Respondent Direll D. (hereinafter respondent) and respondent Madelyn YY. are the married parents of seven children, five of whom, Nasira D., Isidra D., Direll D., Madelyn D. and Corvious D. (born in 2003, 2004, 2005, 2006 and 2007, respectively) (hereinafter collectively referred to as the children), are the subjects of this proceeding. In 2008, the children were removed from respondents' custody and Family Court determined that they were neglected based on respondents' commission of mutual acts of domestic violence in their presence. Thereafter, in December 2011, Family Court adjudicated them to be permanently neglected and issued a suspended judgment for one year. In March 2012, petitioner moved to revoke the suspended judgment and terminate respondents' parental rights based upon allegations that they violated conditions of the judgment. Following a hearing, Family Court determined that respondent had violated certain conditions imposed on him and concluded that termination of his parental rights was in the children's best interests [1]. Respondent now appeals.
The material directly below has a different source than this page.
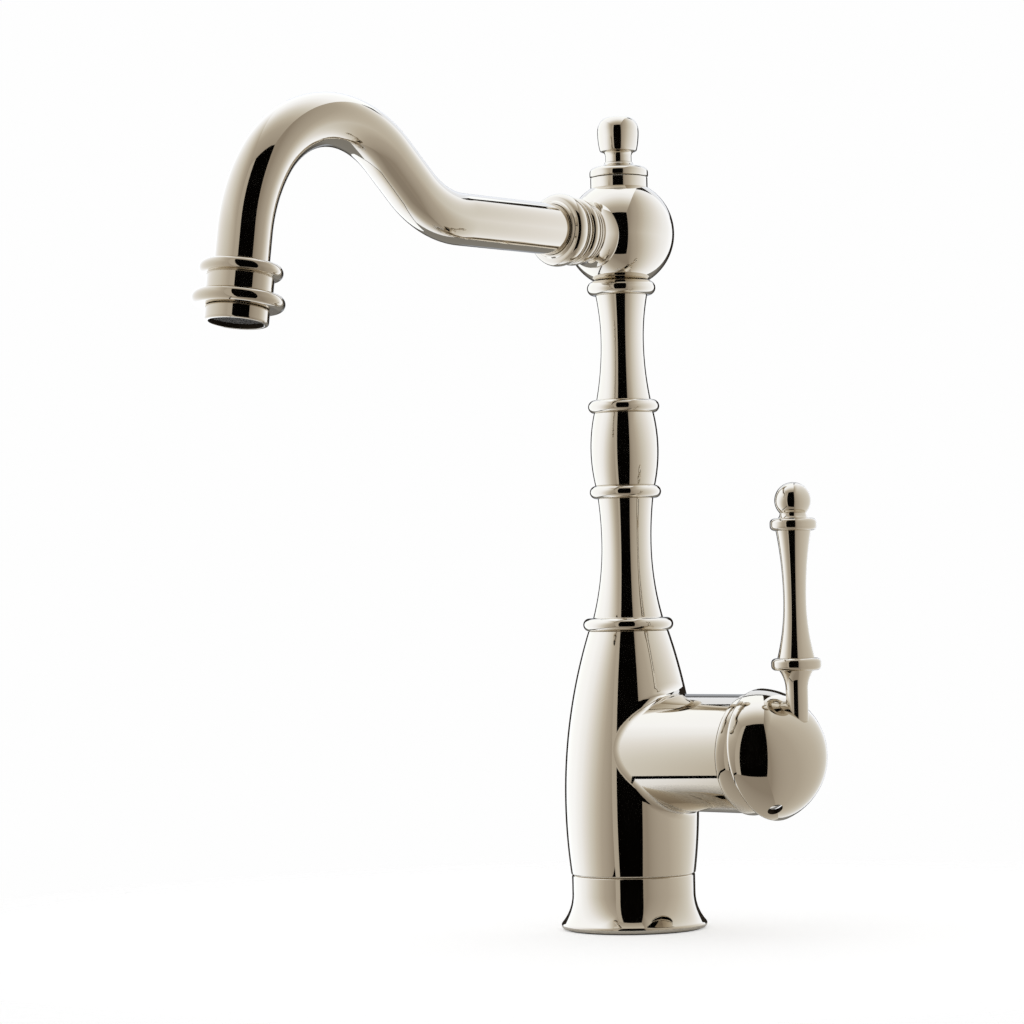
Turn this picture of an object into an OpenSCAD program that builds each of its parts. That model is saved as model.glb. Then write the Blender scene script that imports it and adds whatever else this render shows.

Respondent does not contest Family Court's determination that he violated various terms of the suspended judgment. Instead, he claims that the evidence does not support a finding that termination of his parental rights was in the best interests of the children. We disagree. The purpose of the suspended judgment is "to provide a parent who has been found to have permanently neglected his or her child with 'a brief grace period within which to become a fit parent with whom the child can be safely reunited'" (Matter of Clifton ZZ. [Latrice ZZ.], 75 A.D.3d 683, 683 [2010], quoting Matter of Elias QQ. [Stephanie QQ.], 72 A.D.3d 1165, 1166 [2010]). While not determinative, the failure to comply with the terms of a suspended judgment is considered "'strong evidence that termination is, in fact, in the best interests of the children'" (Matter of Cole WW. [Amanda WW.], 106 A.D.3d 1408, 1410 [2013], lv denied 21 N.Y.3d 865 [2013], quoting Matter of Ronnie P. [Danielle Q.], 85 A.D.3d 1246, 1247 [2011]).

Here, as part of the suspended judgment, a no-contact order of protection was issued and respondent was required to undergo substance abuse screening and maintain stable housing and employment. Respondent violated the order of protection, he failed to complete a substance abuse evaluation and he did not contest petitioner's evidence that he had no identifiable source of income or stable residence. In considering whether termination was in the children's best interests, Family Court appropriately considered their lengthy placement in foster care, as well as respondent's apparent unwillingness to address the issues that resulted in their placement in any meaningful manner and take appropriate steps to have them returned to his custody (see Matter of Cole WW. [Amanda WW.], 106 A.D.3d at 1410; Matter of Alexandria A. [Ann B.], 93 A.D.3d 1105, 1107 [2012], lv denied 19 N.Y.3d 805 [2012]). Under all of the circumstances here, we find Family Court's determination that termination of respondent's parental rights was in the best interests of the children to be supported by a sound and substantial basis in the record and we decline to disturb it (see Matter of Alexandria A. [Ann B.], 93 A.D.3d at 1107; Matter of Clifton ZZ. [Latrice ZZ.], 75 A.D.3d at 685; Matter of Elias QQ. [Stephanie QQ.], 72 A.D.3d at 1167).

Spain, Garry and Egan Jr., JJ., concur.

ORDERED that the order is affirmed, without costs.